For the main course, we were treated to a generous spread of regional dishes which, in true family style, we piled high onto our plates and enjoyed at our own pace. Among these, the Kosha Mangsho (lamb with red chilli and coriander) and Luchis stood out, as the rich, flavorful gravy paired wonderfully on the freshly fried bread. Close behind were the Pabnar Murgi (chicken curry) and Palangshager Chorchori (garden vegetables and spinach in paanch phoron), along with the Echorer Dum Masala (jack fruit in rich onion gravy).

Kosha Mangso
Luchi
Palangshager Chorchori

Unfortunately, the classic Chingri Malai Curry (prawns in  coconut gravy) did not fare as well, and was one of the few dishes that  tasted more fusion-y than authentic.
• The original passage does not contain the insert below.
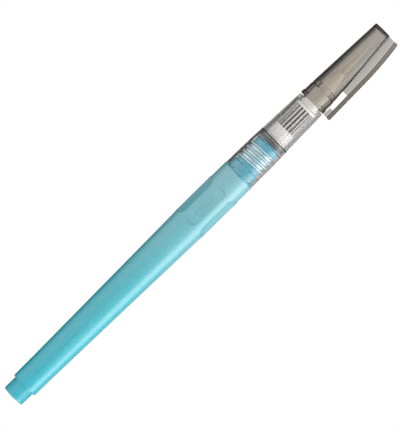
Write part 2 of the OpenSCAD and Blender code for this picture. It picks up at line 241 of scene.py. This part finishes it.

Fortunately, Chef Sujoy indulged us  with perhaps the most quintessential of all Bengali fish preparations,  enjoyed by both East and West – the Bhapa Illish (hilsa steamed  in mustard poppy seeds). Served in generous pieces and covered in  fragrant mustard marinade, this is one dish that’s worth the battle  against the hundreds of tiny bones scattered throughout the oily,  succulent flesh.

Chingri Malai Curry
Bhapa Illish

Presented with desert, we made the rare decision to take a pass. Although Bengalis are famous for their milk and sugar based sweets, none of us at the table had a sweet tooth quite developed enough to eat more than a spoonful of the otherwise well made Doodh Rassogolla (sweet cottage cheese in cardamom flavored milk) and Misti Doi (sweet yoghurt).

Doodh Rassogolla
Misti Doi

By the end of our meal, there was little for us to do but slump back in our chairs and be grateful for yet another lazy Sunday. If we were to have one complaint, it would have to be the fleeting nature of the festival – even after such a monumental meal, there was plenty left on the menu we would have loved to sample. This is one Odyssey we wished wouldn’t end – and one we hope to see back in Mumbai very soon.